Scientists have used gene technology to understand more about the make-up of the evolution of brassicas – paving the way for bigger and more climate resilient yields from this group of crops that have been grown for thousands of years.

The research – by the University of York  – gives scientists a new tool that will support the development of new varieties. 

The research led to scientists being able to develop an adaptable framework for describing gene content and order across all Brassica species. 


Lead author, Professor Ian Bancroft, Chair of Plant Genomics at the Centre for Novel Agricultural Products (CNAP), at the Department of Biology said: “The research has helped us understand the trajectory of how genomes evolve in brassicas. We can use this new knowledge, for example, to accelerate the exchange of beneficial genes between Brassica species.”

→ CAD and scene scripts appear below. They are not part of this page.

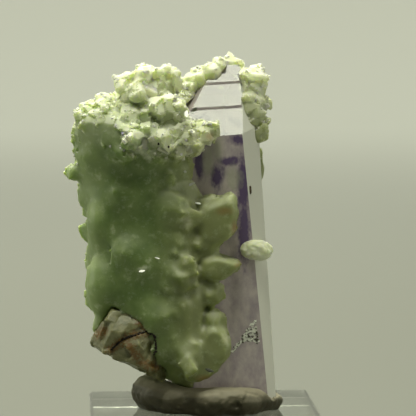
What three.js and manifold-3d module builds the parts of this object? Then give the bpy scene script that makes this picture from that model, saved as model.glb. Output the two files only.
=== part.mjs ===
// A tall purple quartz crystal with pale green prehnite grown along its left side and over its
// shoulders, held by a roll of putty on a square clear base.
// Millimetres, +Z up, +X to the viewer's right and +Y away from the viewer.
// The origin is the centre of the base's underside.

import * as THREE from 'three';
import { ConvexGeometry } from 'three/addons/geometries/ConvexGeometry.js';
import { mergeVertices } from 'three/addons/utils/BufferGeometryUtils.js';
import Module from 'manifold-3d';

const wasm = await Module();
wasm.setup();

// Gap kept between two pieces that touch.
const CONTACT_GAP = 0.3;

// The base is a sawn and polished square block with a fine bevel round its faces.
const BASE_SIDE = 38.1;
const BASE_HEIGHT = 10;
const BASE_BEVEL = 0.4;
const BASE_TURN = 3;

// The crystal's c axis starts at its foot and leans to the viewer's left.
const CRYSTAL_FOOT = new THREE.Vector3(6, 2, 12);
const CRYSTAL_LEAN = 3.7;

// Prism faces: the way each one looks (0 is the viewer, 90 the right), how far it leans in as
// it rises, and its distance from the axis at the foot.
const PRISM_SIDES = [
  { azimuth: 60, rise: 1.9, distance: 7.85 },
  { azimuth: 120, rise: -1.8, distance: 2.55 },
  { azimuth: 180, rise: 0.6, distance: 7.2 },
  { azimuth: 240, rise: 0.8, distance: 10.2 },
  { azimuth: 300, rise: 0.8, distance: 10.5 },
];

// Termination faces: the slope of each one, and the height at which it would meet the axis.
const TERMINATION = [
  { azimuth: 57.3, rise: 20.3, apex: 62.1 },
  { azimuth: 120, rise: 38.2, apex: 59.4 },
  { azimuth: 180, rise: 38.2, apex: 56.7 },
  { azimuth: 240, rise: 40, apex: 56.2 },
  { azimuth: 300, rise: 42.6, apex: 55.4 },
];

// The front is one prism face, then the big termination face in three bands parted by upright
// growth steps. Distances are from the axis at the foot of the face and at its top.
const FRONT_FOOT = 7.6;
const FRONT_TOP = 7.2;
const FRONT_SLOPE = 38.2;
const FIRST_BAND_HEIGHT = 44.1;
const GROWTH_BANDS = [
  { run: 3.35, step: 0.4 },
  { run: 2.8, step: 0.35 },
  { run: 6, step: 0 },
];
// How much the crystal's rough body has in front of its foot and below it, before the stepped
// front trims it, and half the width that the stepped front is drawn out to.
const FRONT_STOCK = 2;
const EXTRUDE_HALF_WIDTH = 15;

// Cross sections of the prehnite mass at rising heights: how far it reaches to the left, right,
// front and back.
const MASS_SECTIONS = [
  { z: 14.7, left: -6.2, right: 0.4, front: -8.4, back: 0 },
  { z: 16.4, left: -10.4, right: 1.6, front: -9.7, back: 4.5 },
  { z: 19.2, left: -14.6, right: 2.6, front: -10.3, back: 7.5 },
  { z: 22.6, left: -18, right: 2.8, front: -10.6, back: 9 },
  { z: 28, left: -18.6, right: 1.9, front: -10.8, back: 9.6 },
  { z: 33.5, left: -19.4, right: 1.6, front: -10.6, back: 10.2 },
  { z: 39, left: -19.2, right: 2.6, front: -10.4, back: 10.8 },
  { z: 44.5, left: -20, right: 1, front: -10, back: 11.2 },
  { z: 49.5, left: -20.8, right: -1.2, front: -10.2, back: 11.5 },
  { z: 53.5, left: -20.8, right: -0.8, front: -11.8, back: 11.4 },
  { z: 57, left: -19.8, right: -1.6, front: -12, back: 11 },
  { z: 60.2, left: -17.2, right: -3.6, front: -9.6, back: 10 },
  { z: 63.4, left: -13.8, right: -4.2, front: -5.6, back: 8 },
  { z: 65.4, left: -11.2, right: -5.6, front: -3, back: 4.6 },
];

// How square the cross sections are (1 is an ellipse), and how soon the ends of a body close.
const MASS_SQUARENESS = 0.72;
const END_FULLNESS = 2.2;
const END_ROUNDNESS = 0.6;

// What grows behind the crystal, from the left part of the mass to the strip on the right.
const BACK_SECTIONS = [
  { z: 31, left: -14, right: -5, front: 3, back: 11 },
  { z: 37, left: -13, right: 2.6, front: 3, back: 11.2 },
  { z: 44, left: -12, right: 6.4, front: 3, back: 11.6 },
  { z: 52, left: -12, right: 8.4, front: 2, back: 11.2 },
  { z: 60, left: -9.4, right: 8.2, front: 2.2, back: 10.4 },
  { z: 64, left: -2.2, right: 7.4, front: 3.4, back: 9 },
  { z: 65.6, left: -0.6, right: 6, front: 4.2, back: 7.4 },
];

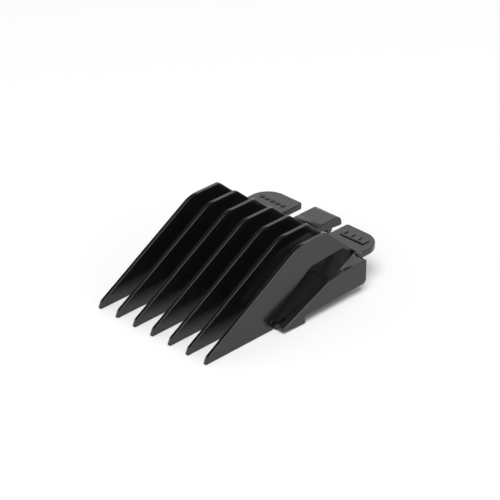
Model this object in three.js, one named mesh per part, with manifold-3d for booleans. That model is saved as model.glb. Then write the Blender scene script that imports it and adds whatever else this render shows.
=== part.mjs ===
// Clipper guard comb: a moulded plastic guide that clips over a hair clipper's blade and holds it off the scalp.
// Millimetres. +X runs across the teeth, +Y from the tooth tips to the thumb tabs, +Z away from the blade.
// z = 0 is the plane of the tooth tips and the front feet; x = 0 is the plane of symmetry. The pieces are drawn
// with y measured from the tooth tips, and the whole comb is then moved so that y = 0 is the middle of its length.
import * as THREE from "three";
import { mergeVertices } from "three/addons/utils/BufferGeometryUtils.js";
import Module from "manifold-3d";

const wasm = await Module();
wasm.setup();

// ---------- driving dimensions ----------
const MIDDLE_OF_LENGTH = 36.16;
const TOOTH_COUNT = 7;
const TOOTH_PITCH = 7.0;
const TOOTH_THICKNESS = 1.1;
const TOOTH_TOP = 22.3; // height of the flat that rides on the skin
const BLADE_WIDTH = 46.8; // standard clipper blade that the rails grip
const BLADE_CLEARANCE = 0.1; // on each side of the blade

const RAIL_THICKNESS = 2.1;
const RAIL_INSIDE = BLADE_WIDTH / 2 + BLADE_CLEARANCE;
const RAIL_OUTSIDE = RAIL_INSIDE + RAIL_THICKNESS;
const RAIL_REAR = 59.8;
const RAIL_BOTTOM = 2.2; // at the foot; the underside rises a little towards the rear
const RAIL_BOTTOM_REAR = 2.7;

const DECK_TOP = 10.2; // flat part of the blade cover
const DECK_THICKNESS = 1.6;
const DECK_BEND = 46.2; // where the flat part turns down into the ramp
const DECK_REAR = 54.0; // where the cover starts to rise to the rear bar
const RAMP_FRONT = 27.4;
const RAIL_TOP_FRONT = { y: 27.6, z: 2.3 }; // where the rail's top edge starts
const RAMP_SLOPE = (DECK_TOP - RAIL_TOP_FRONT.z) / (DECK_BEND - RAIL_TOP_FRONT.y);

const RAMP_EDGE = 1.2; // thickness of the ramp's front edge
const TOE_REAR = 26.0; // where the underside of a tooth ends
const RELIEF = { x: 22.9, width: 1.2, front: 27.8, rear: 29.1 };

const BAR_TOP = 11.4;
const BAR_FRONT = 58.2; // front of the bar's flat top
const BAR_REAR = 60.4;
const BAR_BOTTOM = 8.4;

const TAB_THICKNESS = 2.0;
const TAB_INSIDE = 8.9;
const TAB_OUTSIDE = 23.2;
const TAB_REAR = 69.85;
const TAB_OUTER_RADIUS = 6.4;
const TAB_INNER_RADIUS = 0.8;

const LATCH_HALF_WIDTH = 4.65;
const LATCH_TOP = 11.7;
const LATCH_THICKNESS = 2.2;
const LATCH_FRONT = BAR_REAR + 0.3; // the flexing root is drawn as a 0.3 mm gap
const LATCH_REAR = 72.2;
const LATCH_LIP_DEPTH = 3.2; // how far the rounded rear lip reaches down
const LATCH_LIP_LENGTH = 2.8;
const LATCH_LIP_RADIUS = 2.4;
const CATCH_DEPTH = 3.4; // below the underside of the tongue
const CATCH_LENGTH = 1.8;

const FOOT_FRONT = 27.0;
const FOOT_REAR = 34.8;
const FOOT_TOE_HEIGHT = 0.8; // the sole rises towards the front
const HOOK_INSIDE = 22.1;
const HOOK_FRONT = 26.2;
const HOOK_TOP = 1.9;
const HOOK_FLANGE = 0.9;

const PIP_COUNT = 5;
const PIP_PITCH = 2.1;
const PIP_SIZE = 1.6;
const MARK_HEIGHT = 0.3;

const black = () => new THREE.MeshStandardMaterial({ color: 0x17171a, roughness: 0.32, metalness: 0 });

// ---------- helpers ----------
const YZ_TO_WORLD = new THREE.Matrix4().makeBasis(
  new THREE.Vector3(0, 1, 0),
  new THREE.Vector3(0, 0, 1),
  new THREE.Vector3(1, 0, 0),
);

// A closed outline from corners [u, v, corner radius]; a radius rounds its corner with a tangent arc.
function outline(corners) {
  const shape = new THREE.Shape();
  const count = corners.length;
  corners.forEach(([u, v, radius = 0], i) => {
    const corner = new THREE.Vector2(u, v);
    const before = new THREE.Vector2(...corners[(i + count - 1) % count].slice(0, 2)).sub(corner).normalize();
    const after = new THREE.Vector2(...corners[(i + 1) % count].slice(0, 2)).sub(corner).normalize();
    const half = Math.acos(THREE.MathUtils.clamp(before.dot(after), -1, 1)) / 2;
    const start = corner.clone().addScaledVector(before, radius / Math.tan(half));
    const end = corner.clone().addScaledVector(after, radius / Math.tan(half));
    if (i === 0) shape.moveTo(start.x, start.y);
    else shape.lineTo(start.x, start.y);
    if (radius > 0) {
      const inward = before.clone().add(after).normalize();
      const centre = corner.clone().addScaledVector(inward, radius / Math.sin(half));
      const startAngle = start.clone().sub(centre).angle();
      const endAngle = end.clone().sub(centre).angle();
      shape.absarc(centre.x, centre.y, radius, startAngle, endAngle, before.cross(after) > 0);
    }
  });
  shape.closePath();
  return shape;
}

// A side profile in (y, z), extruded along +X by width.
function sideExtrusion(corners, width, curveSegments = 6) {
  const geometry = new THREE.ExtrudeGeometry(outline(corners), { depth: width, bevelEnabled: false, curveSegments });
  return geometry.applyMatrix4(YZ_TO_WORLD);
}

// A plan profile in (x, y), extruded along +Z by height.
function planExtrusion(corners, height, curveSegments = 6) {
  return new THREE.ExtrudeGeometry(outline(corners), { depth: height, bevelEnabled: false, curveSegments });
}

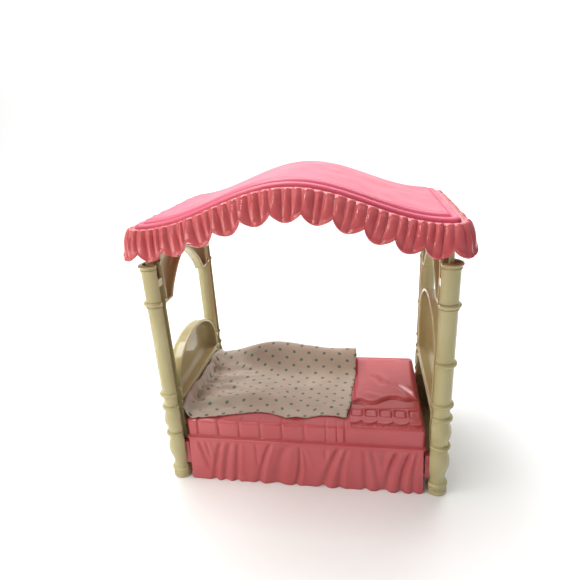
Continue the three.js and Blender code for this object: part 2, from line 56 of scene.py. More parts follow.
def box_mm(node):
    """Lowest and highest corner of a CAD node, in millimetres."""
    low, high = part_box(node)
    return np.array(low) / MM, np.array(high) / MM


# ---------------------------------------------------------------- camera

CAMERA_PLACE = Vector((0.0355, -0.2536, 0.2015))
CAMERA_AZIMUTH = math.radians(10.0)      # to the right of straight on
CAMERA_ELEVATION = math.radians(20.47)   # above the horizon
CAMERA_ROLL = math.radians(-3.42)
SENSOR_WIDTH = 36
CAMERA_LENS = 28.6                       # millimetres, on that sensor
CAMERA_SHIFT = 0.0013                    # share of the picture's width


def make_camera():
    back = Vector((math.sin(CAMERA_AZIMUTH) * math.cos(CAMERA_ELEVATION),
                   -math.cos(CAMERA_AZIMUTH) * math.cos(CAMERA_ELEVATION),
                   math.sin(CAMERA_ELEVATION)))
    level = Vector((0, 0, 1)).cross(back).normalized()
    upright = back.cross(level)
    right = level * math.cos(CAMERA_ROLL) + upright * math.sin(CAMERA_ROLL)
    up = back.cross(right)
    data = bpy.data.cameras.new("camera")
    data.sensor_width = SENSOR_WIDTH
    data.lens = CAMERA_LENS
    data.shift_x = CAMERA_SHIFT
    data.clip_start = 0.01
    camera = bpy.data.objects.new("camera", data)
    SCENE.collection.objects.link(camera)
    turn = Matrix((right, up, back)).transposed().to_4x4()
    camera.matrix_world = Matrix.Translation(CAMERA_PLACE) @ turn
    SCENE.camera = camera


make_camera()

# ---------------------------------------------------------------- mesh helpers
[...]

Brassica vegetables, such as broccoli, cabbage, kale, pak choi and swede, along with brassica oil crops such as oilseed rape, black mustard and mustard rape, belong to a group of six species that share different combinations of three distinct genomes. Genomes determine the characteristics of every living organism.


Professor Bancroft added: “We report for the first time the complete set of genes for a genome aggregated across all of the multiple species in which that genome occurs.

 “This enabled us to define a new system of names and terms for genes of the brassica crops and provides an example for other groups of species in which genomes are shared, such as wheats. 

“We also used the new resource to study, to single gene resolution, examples of the capture of genome segments from related species as an outcome of wide genetic crosses, a traditional approach for the broadening of genetic diversity in crop species.”

The research provides an adaptable framework for describing gene content and order across all Brassica species, which will help particularly with evolution studies.